Coral bleaching from a single cell perspective
- Publication Type:
- Journal Article
- ISME Journal, 2018, 12 (6), pp. 1558 - 1567
- Issue Date:
© 2018 The Author(s). Ocean warming is resulting in increased occurrence of mass coral bleaching; a response in which the intracellular algal endosymbionts (Symbiodinium sp.) are expelled from the coral host due to physiological stress. This detrimental process is often attributed to overproduction of reactive oxygen species (ROS) that leak out of the endosymbionts and causes damage to the host cell, though direct evidence validating this link is limited. Here, for the first time, we used confocal microscopy and fluorescent dyes to investigate if endosymbiont ROS production significantly and predictably affects physiological parameters in its host cell.

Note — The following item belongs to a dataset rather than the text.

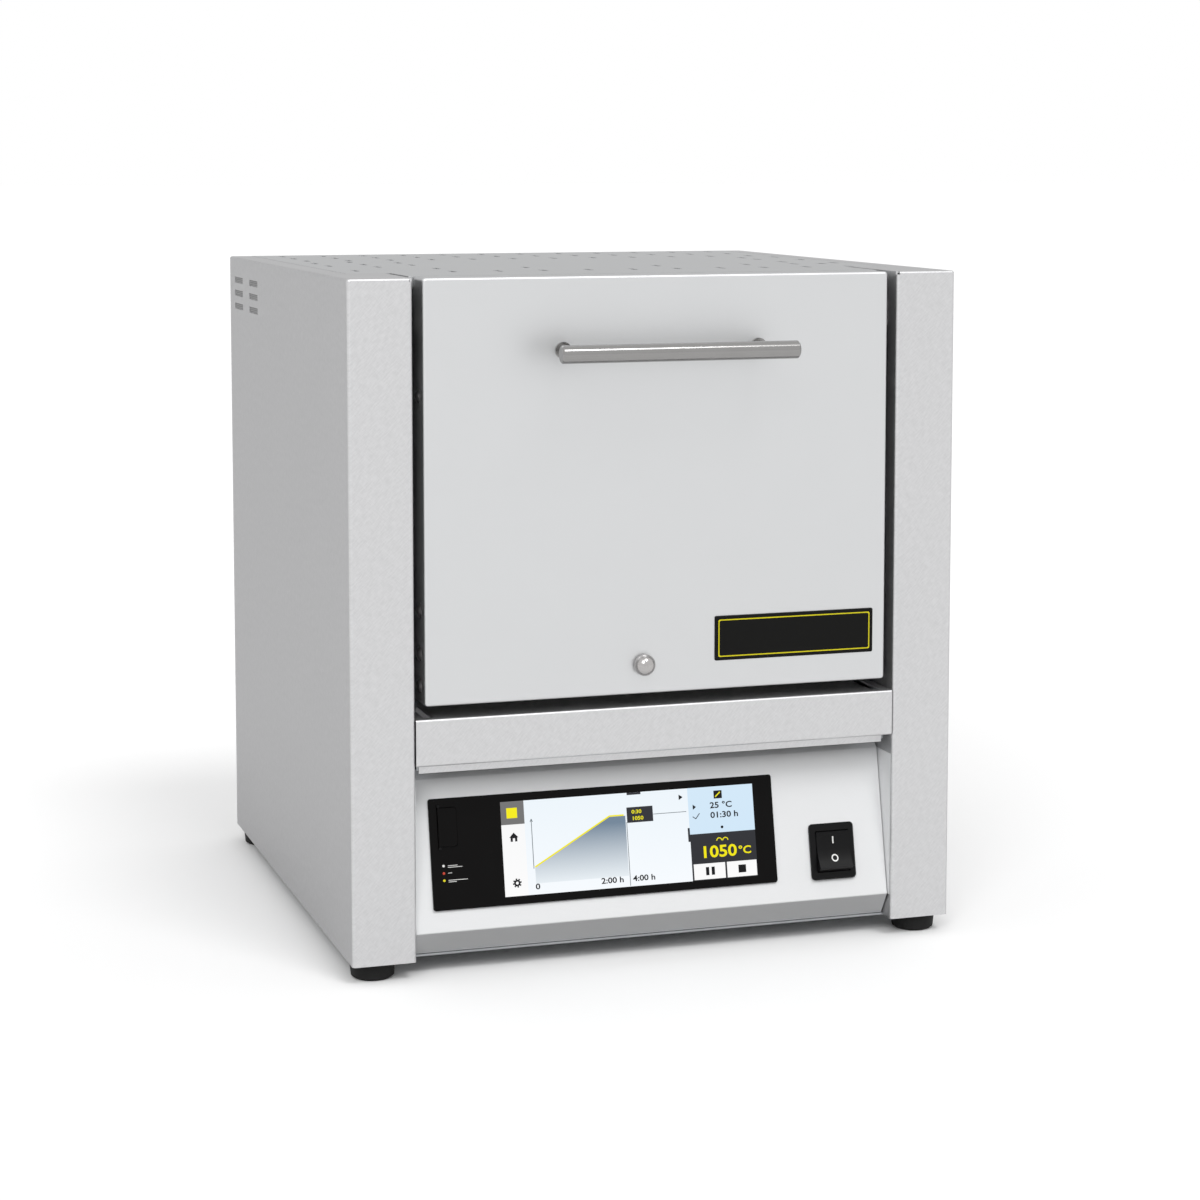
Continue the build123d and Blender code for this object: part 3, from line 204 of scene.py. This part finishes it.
def glowing(name, lowHex, highHex, start, end):
    # the colour runs from one tone to another between two heights, in metres of the frame
    material, tree = emptyMaterial(name)
    where = addNode(tree, "TexCoord").outputs["Object"]
    height = addNode(tree, "SeparateXYZ", links={"Vector": where}).outputs[2]
    ramp = addNode(tree, "MapRange", {"From Min": start, "From Max": end}, {"Value": height}).outputs[0]
    grain = {"Scale": cells(backlit["pixelMm"]), "Detail": backlit["detail"]}
    pixels = addNode(tree, "TexNoise", grain, {"Vector": where}).outputs["Fac"]
    soft = addNode(tree, "Math", {1: backlit["uneven"]}, {0: pixels}, operation="MULTIPLY").outputs[0]
    place = addNode(tree, "Math", links={0: ramp, 1: soft}, operation="ADD", use_clamp=True).outputs[0]
    tones = {6: linear(lowHex), 7: linear(highHex)}
    colour = addNode(tree, "Mix", tones, {0: place}, data_type="RGBA").outputs[2]
    cover = {"Base Color": linear(backlit["glass"]), "Roughness": backlit["rough"],
             "Specular IOR Level": backlit["specular"], "Emission Strength": backlit["strength"]}
    shader = addNode(tree, "BsdfPrincipled", cover, {"Emission Color": colour})
    addNode(tree, "OutputMaterial", links={"Surface": shader.outputs[0]})
    return material


palette = {
    "linen": finish("linenStainless", linenStainless, Specular_Tint=glancing["tint"]),
    "satin": finish("satinStainless", satinStainless, Specular_Tint=glancing["tint"]),
    "bar": finish("drawnStainless", drawnStainless, Anisotropic=0.4),
    "polished": finish("polishedStainless", polishedStainless),
    "zinc": finish("galvanisedSteel", galvanisedSteel),
    "coat": finish("powderCoat", powderCoat, Coat_Weight=0.15, Coat_Roughness=0.3),
    "glass": finish("blackGlass", blackGlass, IOR=1.52, Specular_IOR_Level=0.08),
    "abs": finish("mouldedAbs", mouldedAbs, IOR=1.54, Specular_IOR_Level=0.12),
    "polyamide": finish("greyPolyamide", greyPolyamide, Specular_IOR_Level=0.3),
    "rubber": finish("epdmRubber", epdmRubber, Specular_IOR_Level=0.25),
    "fibre": finish("fibreBoard", fibreBoard),
    "brick": finish("fireBrick", fireBrick),
    "ceramic": finish("castCeramic", castCeramic),
    "aluminium": finish("extrudedAluminium", extrudedAluminium),
    "gauze": finish("wireGauze", wireGauze),
    "plate": finish("blackFilm", blackFilm, Specular_IOR_Level=0.12),
    "yellow": finish("yellowInk", yellowInk, Specular_IOR_Level=0.3),
    "white": finish("whiteInk", whiteInk, Specular_IOR_Level=0.3),
    "red": finish("redInk", redInk, Specular_IOR_Level=0.3),
}
finishes = {
    "linen": ["side_panel_left", "side_panel_right", "sill_ledge"],
    "satin": ["door_shell", "top_cover", "rear_panel", "door_tray", "front_frame"],
    "bar": ["handle_bar", "handle_standoffs", "exhaust_spigot"],
    "polished": ["air_knob", "door_screws", "rear_screws", "door_catches"],
    "coat": ["control_fascia"],
    "glass": ["display_glass", "usb_flap"],
    "abs": ["display_module", "usb_hinge", "switch_housing", "switch_rocker", "mains_inlet", "power_relay",
            "door_contact"],
    "polyamide": ["controller_housing", "thermocouple_head", "power_supply", "terminal_block"],
    "rubber": ["rubber_feet"],
    "fibre": ["floor_insulation", "roof_insulation", "side_insulation_left", "side_insulation_right",
              "rear_insulation", "door_insulation"],
    "brick": ["collar_brick"],
    "ceramic": ["hearth_plate", "heating_plate_left", "heating_plate_right", "terminal_sleeves",
                "thermocouple_sheath", "exhaust_liner"],
    "aluminium": ["heat_sink"],
}
finishOf = {node: key for key, group in finishes.items() for node in group}
for name, node in nodes.items():
    node.data.materials.clear()
    node.data.materials.append(palette[finishOf.get(name, "zinc")])
print("materials on", len(nodes), "CAD nodes")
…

Heat treatment resulted in a 60% reduction in coral symbiont density, a ~70% increase in median endosymbiont ROS and a small reduction in photosystem efficiency (F V/F M, 11%), indicating absence of severe light stress. Notably, no other physiological parameters were affected in either endosymbionts or host cells, including reduced glutathione and ROS-induced lipid peroxidation. Taken together, the increase in endosymbiont ROS could not be linked to physiological damage in either partner, suggesting that oxidative stress is unlikely to have been the driver for symbiont expulsion in this study.